Task goal -
Only the lines from the start of the entries up to and including the line with "# ---- Meshes" should be written out, exactly as they stand.

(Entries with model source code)
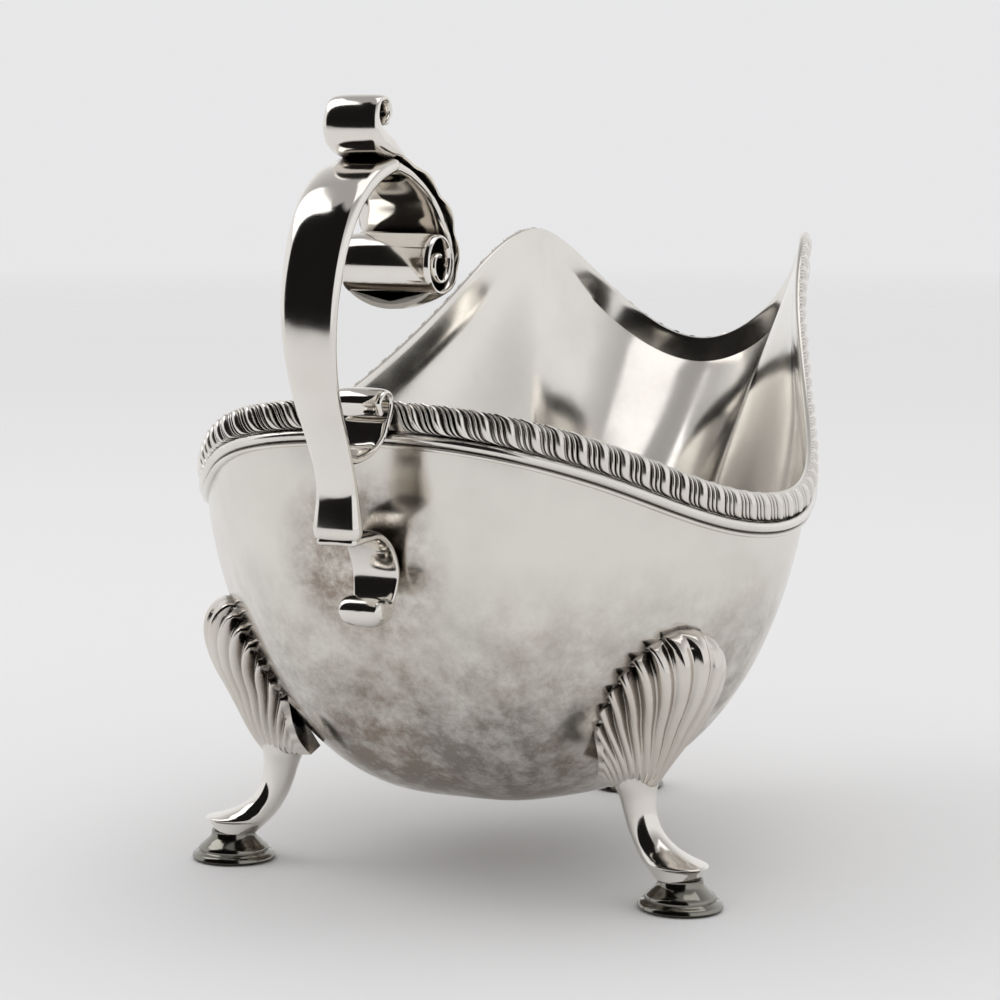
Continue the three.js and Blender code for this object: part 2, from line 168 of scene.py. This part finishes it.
PAD_OUTLINE = [
    (0, 0), (6.6, 0), (7.3, 0.1), (7.6, 0.5), (7.5, 1.0), (7.1, 1.35), (6.6, 1.45), (6.35, 1.7),
    (6.4, 2.1), (6.1, 2.6), (5.5, 3.0), (5.0, 3.5), (4.4, 4.0), (4.05, 4.5), (4.0, 5.3), (0, 5.3),
]
PAD_OVAL = (1.0, 0.92)

# ---- Meshes ----------------------------------------------------------------------------------


def spline(points, per_span):
    """Catmull-Rom through the points, with the ends carried straight on."""
    p = np.array(points, float)
    p = np.vstack([2 * p[0] - p[1], p, 2 * p[-1] - p[-2]])
    out = []
    for i in range(len(p) - 3):
        a, b, c, d = p[i:i + 4]
        for k in range(per_span):
            t = k / per_span
            out.append(0.5 * (2 * b + (c - a) * t + (2 * a - 5 * b + 4 * c - d) * t ** 2
                              + (3 * b - a - 3 * c + d) * t ** 3))
    out.append(p[-2])
    return np.array(out)


def loft(rings, looped=False):
    """Points and faces of a closed body through rings of equal length."""
    rings = np.asarray(rings, float)
    rows, count = rings.shape[:2]
    points = rings.reshape(-1, 3)
    r, k = np.meshgrid(np.arange(rows if looped else rows - 1), np.arange(count), indexing="ij")
    here = r * count
    there = ((r + 1) % rows) * count
    nxt = (k + 1) % count
    quads = np.stack([here + k, here + nxt, there + nxt, there + k], -1).reshape(-1, 4)
    faces = quads.tolist()
    if not looped:
        first = len(points)
        last = (rows - 1) * count
        points = np.vstack([points, rings[0].mean(0), rings[-1].mean(0)])
        faces += [[first, (j + 1) % count, j] for j in range(count)]
        faces += [[first + 1, last + j, last + (j + 1) % count] for j in range(count)]
    return points, faces


def add_piece(name, body, nodes, material, sharp=38):
    points, faces = body
    mesh = bpy.data.meshes.new(name)
    mesh.from_pydata((points * METRES).tolist(), [], faces)
    volume = 0.0
    for polygon in mesh.polygons:
        centre = polygon.center
        volume += centre.dot(polygon.normal) * polygon.area
    if volume < 0:
        mesh.flip_normals()
    mesh.shade_smooth()
    mesh.set_sharp_from_angle(angle=math.radians(sharp))
    mesh.materials.append(material)
    piece = bpy.data.objects.new(name, mesh)
    bpy.context.scene.collection.objects.link(piece)
    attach(piece, "root")
    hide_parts(*nodes)
    return piece


# ---- The rim ---------------------------------------------------------------------------------

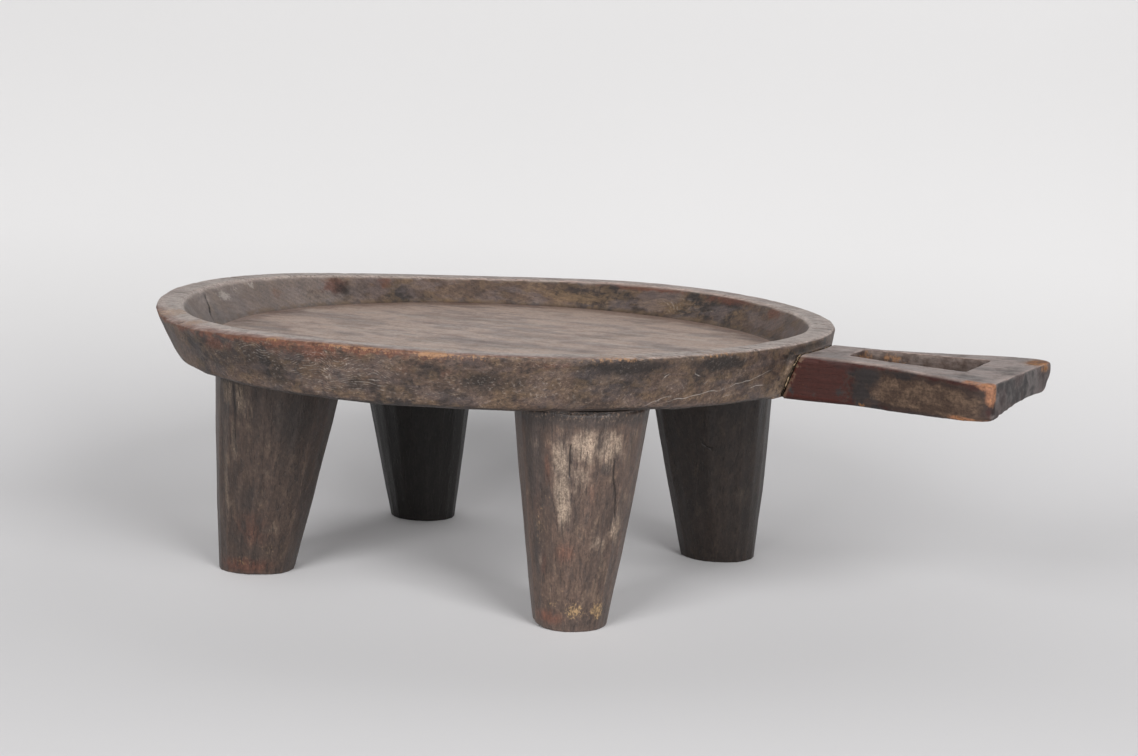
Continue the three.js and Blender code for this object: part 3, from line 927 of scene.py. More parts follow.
def dish_fields(form, mesh):
    """Fields that the dish's finish reads."""
    places, normals = read(mesh), read(mesh, "normal")
    outer, inner, rim, floor, under = dish_zones(places, normals)
    edge_out, edge_in, edge_floor = form.edge_gaps(places)
    bearing = np.arctan2(places[:, 1], places[:, 0])
    crack_side, crack_near = line_fields(places, DISH_CRACKS)
    web_side, web_near = line_fields(places, COBWEBS, reach=2.0, wander=2.2, seed=90)
    beside_seam = ease(seam_gap(places), 196, 198.5) * ease(places[:, 2], 154, 150)
    fields = spot_fields(places, DISH_SPOTS)
    # The whole underside is darkened as well
    fields["grime_and_dark_underside"] = np.maximum(fields["grime_and_dark_underside"], 0.6 * under)
    store(mesh, {
        **fields, "inner": inner, "rim": rim, "floor": floor,
        "edge_out": edge_out, "edge_in": edge_in, "edge_floor": edge_floor,
        "front": bearing_window(places, -140, -82, 22),
        "near_rim": bearing_window(places, -140, -50, 12),
        "misty": inner * bearing_window(places, 158, 218, 16),
        "ends": ease(np.abs(np.cos(bearing)), 0.45, 0.75),
        "crack_side": crack_side, "crack_near": crack_near * (1 - outer),
        "web_side": web_side, "web_near": web_near * outer,
        "beside_seam": outer * beside_seam, "crest_painted_shade_and_highlight": crests(mesh),
    })


def wall_coat(f, wood, broad, patchy, mottle):
    """The dish's walls: smoke, dust and bloom, partly painted sheen, in ragged patches."""
    inner = f["inner"]
    smooth = f.linear(inner, -0.25, 0.45)
    flecks = f.noise(8, shift=12.1)
    bloom = f.noise((28, 26, 9), detail=4.0, shift=6.5)
    coat = f.coats(
        f.mix(wood.dark, wood.brown, f.span(broad, 0.36, 0.54)),
        (wood.tan, f.span(patchy, 0.51, 0.6), 0.5),
        (wood.dark, f.span(patchy, 0.49, 0.4), f.linear(inner, -0.3, 0.7)),
        (wood.straw, f.patch(f["straw"], mottle, 0.45, 0.9), 0.6),
        (wood.tan, f.span(mottle, 0.5, 0.64), smooth),
        (wood.dark, f.span(mottle, 0.5, 0.36), smooth),
        (wood.straw, f.span(flecks, 0.5, 0.62), 0.3),
        # Partly painted sheen: the grey bloom, heaviest on the inner wall, and the misty grey at
        # its left end
        (wood.haze_and_painted_sheen, f.span(bloom, 0.48, 0.6), f.linear(inner, 0.2, 0.24)),
        (f.mix(wood.haze_and_painted_sheen, wood.pale, 0.25), f["misty"], 0.45),
    )
    return f.coats(
        f.shades(coat, (inner, 0.0, 1.0, 1.0, 1.14)),
        (wood.red, f.patch(f["rust"], patchy, 0.35, 0.85), 0.75),
        (f.shade(wood.dark, 0.75), f.patch(f["grime_and_dark_underside"], patchy, 0.3, 0.75, 1.6), 0.88),
    )


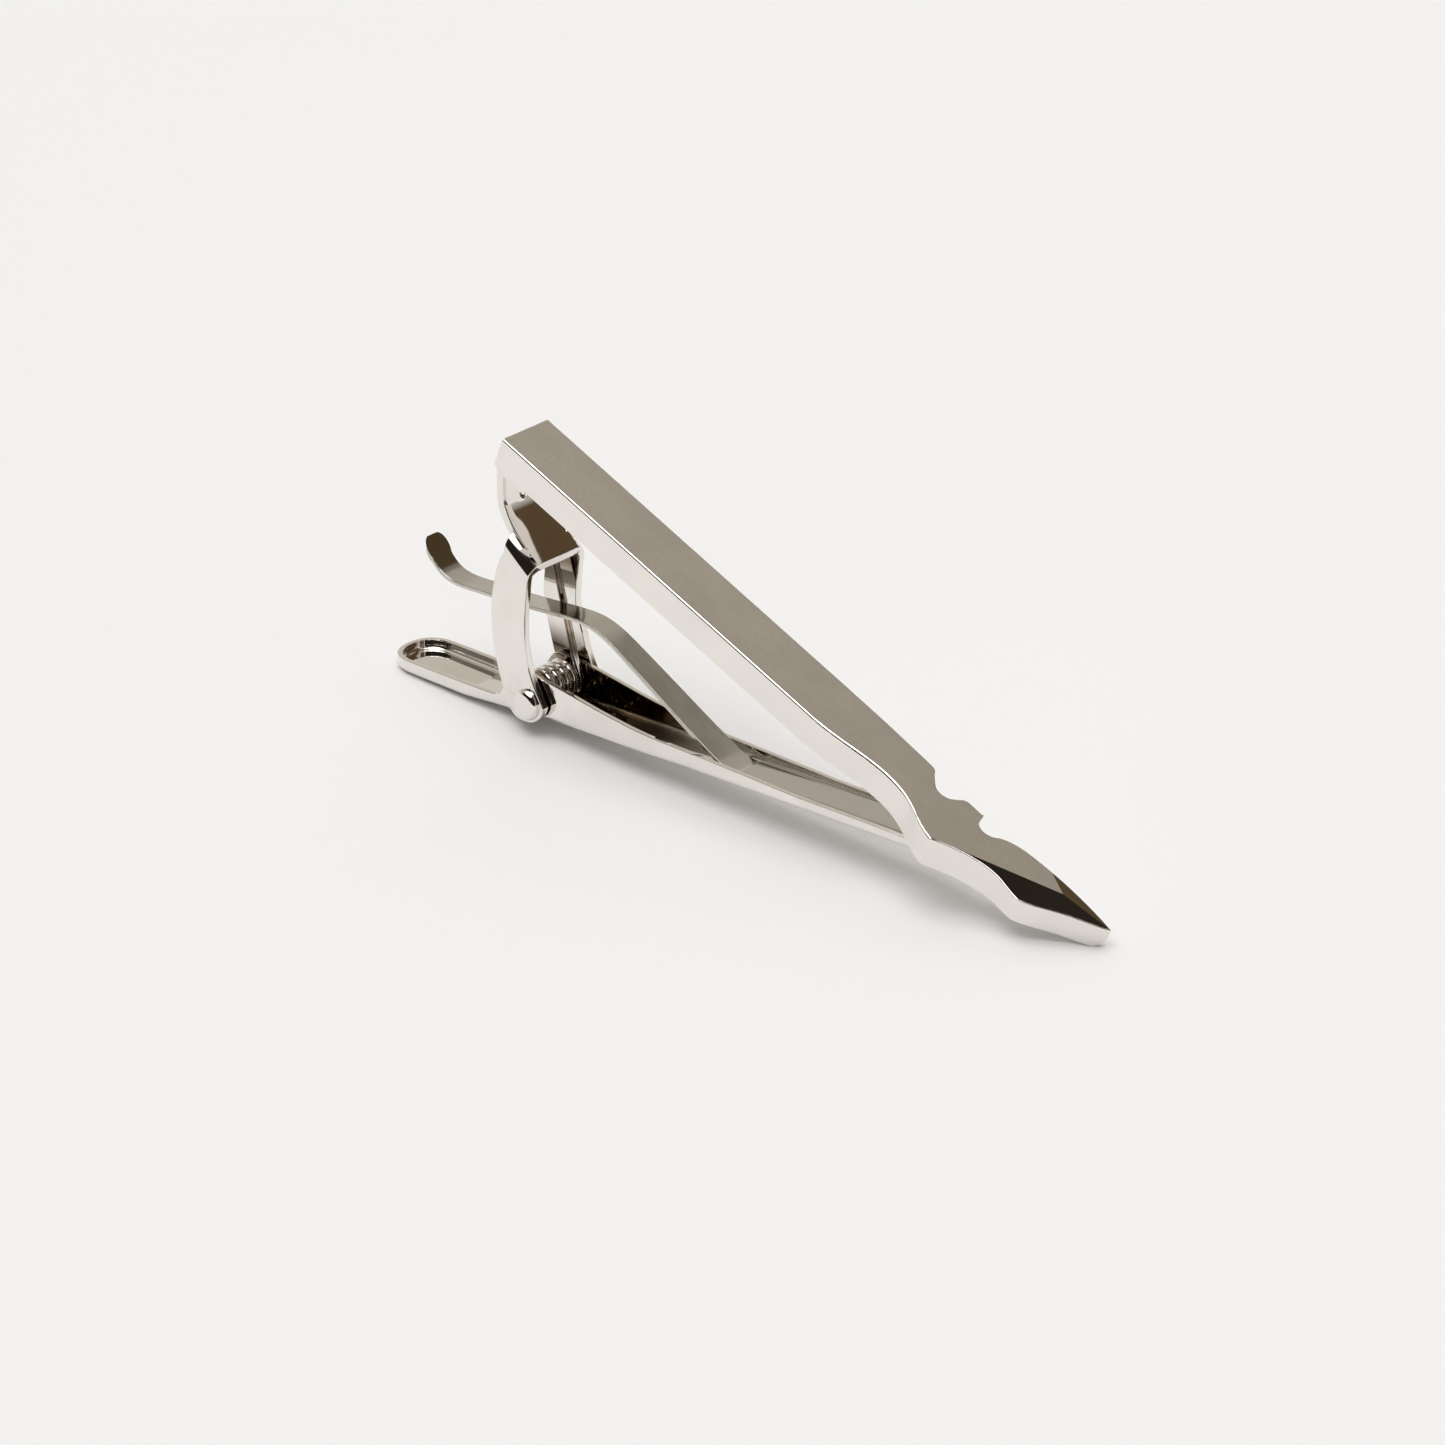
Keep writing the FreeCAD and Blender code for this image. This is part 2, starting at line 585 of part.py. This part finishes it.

Output for this exercise -
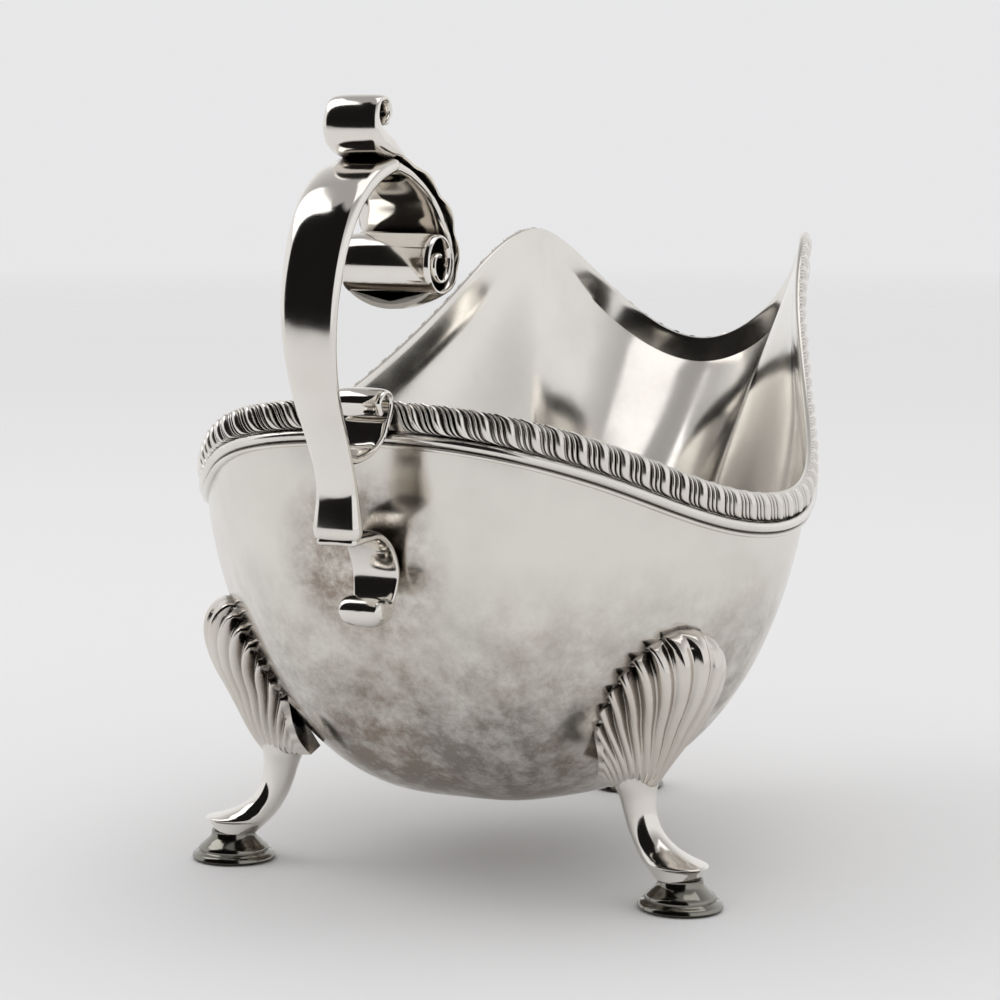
Continue the three.js and Blender code for this object: part 2, from line 168 of scene.py. This part finishes it.
PAD_OUTLINE = [
    (0, 0), (6.6, 0), (7.3, 0.1), (7.6, 0.5), (7.5, 1.0), (7.1, 1.35), (6.6, 1.45), (6.35, 1.7),
    (6.4, 2.1), (6.1, 2.6), (5.5, 3.0), (5.0, 3.5), (4.4, 4.0), (4.05, 4.5), (4.0, 5.3), (0, 5.3),
]
PAD_OVAL = (1.0, 0.92)

# ---- Meshes ----------------------------------------------------------------------------------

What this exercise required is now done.